Djanira destaca que o processo de construção de um enredo, das fantasias é o que dá sentido e vida para uma escola. “Não tem mais aquela coisa de sentar com o pessoal da escola, definir o tema, como será feito. Com esta mudança, estamos deixando de investir na renovação, nas novas gerações. Vem tudo pronto, trazem até a harmonia. Já vi uma ala inteira importada. Homens e mulheres desfilando sem saber o samba-enredo. Por isso, digo que o nosso carnaval acabou. Os valores que temos aqui ficaram no ostracismo. Foram esquecidos, trocados por outros. Entendo que as coias evoluem, passam por mudanças, mas no caso do carnaval elas pioraram” avalia.

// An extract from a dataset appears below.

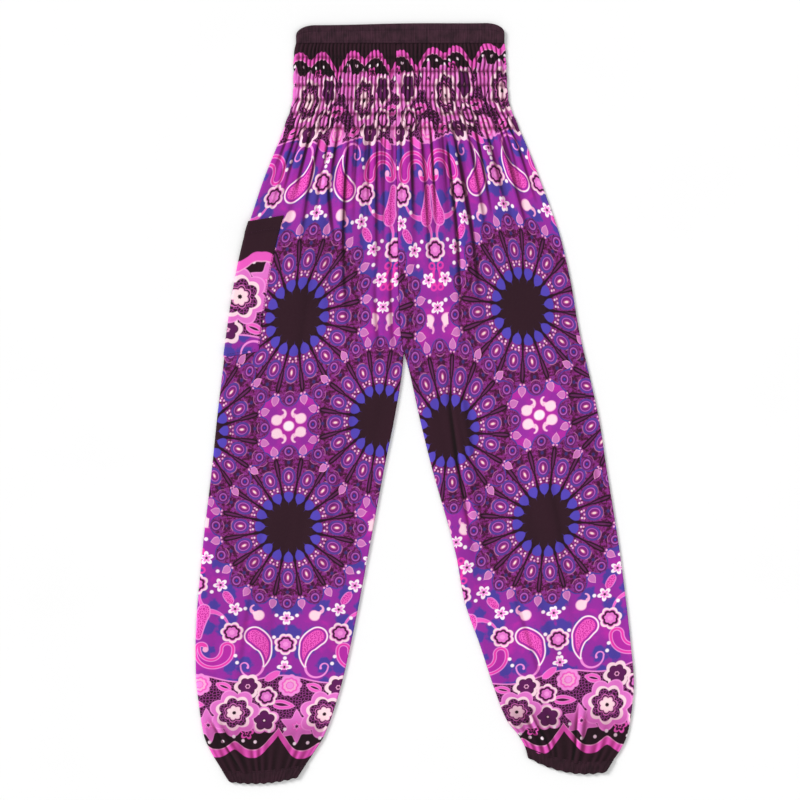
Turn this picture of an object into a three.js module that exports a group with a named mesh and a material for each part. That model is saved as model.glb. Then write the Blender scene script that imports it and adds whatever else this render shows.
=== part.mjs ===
// Harem trousers with a shirred waist and gathered ankles, laid flat with the front up.
// Lengths are in millimetres: +X to the right, +Y towards the waist, +Z up. The origin is on the
// surface that the trousers lie on, under the middle of their outline.
import * as THREE from "three";

const { abs, cos, max, min, PI, sin, sqrt } = Math;

// Driving sizes
const garmentLength = 996; // waist edge to the lowest point of a hem
const seamGap = 0.3; // between two pieces where they are sewn together
const clothWall = 1.2; // one layer of the leg's cloth
const foldGap = 1.6; // between the two layers inside a side fold and beside the elastics
const layGap = 0.5; // between the two layers where the front lies on the back
const foldEase = 26; // how far in from a side fold the front comes down to the back
const crotch = 431; // where the two legs part, below the waist edge
const curlReach = 26; // over which the inner ends below the crotch curl shut into a tube

// Waist: elastic in a turned top edge, then cloth gathered on rows of elastic thread
const casingWall = 2.6; // the cloth twice, with the elastic between
const casingGap = 0.6;
const casingHeight = 27;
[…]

A professora vai além e diz que esta 'importação' não permite que os componentes da escola tenham uma compreensão daquilo que estão representando na avenida. “Há um esvaziamento de conteúdo. Neste sentido, sou obrigada a concordar com algumas pessoas, esta representação deixa de ser cultura”. Para ela, o dinheiro investido na contratação do pessoal de outras cidades, poderia ser direcionado na formação e aprimoramento de mestre-salas e porta bandeiras das escolas de Passo Fundo.
Apoio
A professora inclui ainda em seu diagnóstico, a falta de apoio do poder público para o Carnaval. Na visão dela, o município poderia ter uma participação mais efetiva. Uma das alternativas, cita, seria a garantia de um espaço para as escolas realizarem eventos durante o ano para obtenção de recursos. Como exemplo, aponta a cidade de Santa Maria. “O prefeito de lá cedeu, através de comodato, um pavilhão. As agremiações fazem promoções o ano todo. Não ficam dependendo apenas do recurso da prefeitura” comenta.
Sobre o cancelamento do desfile de rua, pelo segundo ano consecutivo em Passo Fundo, atribui à falta de vontade das lideranças. Também criticou o argumento usado no ano passado de que a verba que seria repassada para as escola de samba, foi investida na compra de ar-condicionado para as escolas do município. “Sabemos que cada secretaria tem seu orçamento específico, o qual é definido previamente. No caso da secretaria de cultura, parte dos recursos já é previsto para o carnaval”.
Coordenadora do grupo Alforria, fundado há cinco anos, como um espaço de resistência e defesa das questões envolvendo os negros, Djanira disse que, para este ano, a entidade chegou a propor a realização de um carnaval infantil na praça do Boqueirão, mas não conseguiu apoio. “Chegamos a conversar com a Secretaria de Cultura. Pedimos apenas a instalação de banheiros químicos, som e segurança. De início a ideia foi bem aceita por eles, mas não nos deram mais retorno, então desistimos” afirma.
Preconceito
A carnavalesca muda o tom da voz, ao abordar outro aspecto que sempre esteve presente no dia a dia de quem se envolve com carnaval em Passo Fundo: o preconceito. Ela critica a visão distorcida que parte da sociedade insiste em manter sobre o evento. “Basta realizar um debate sobre o assunto para ouvir que carnaval é 'sem- vergonhice, coisa de pessoas nuas e embriagadas. Essa frase dói muito. Carnaval é uma festa popular, que envolve a família. Basta ir lá na Cohab e ver como a família do Neri conduz aquela escola (Academia de Samba da Cohab I). Todo mundo envolvido. Pode acontecer algum excesso, como qualquer outra festa, de qualquer outro segmento cultural, mas não podemos generalizar desta maneira” desabafa.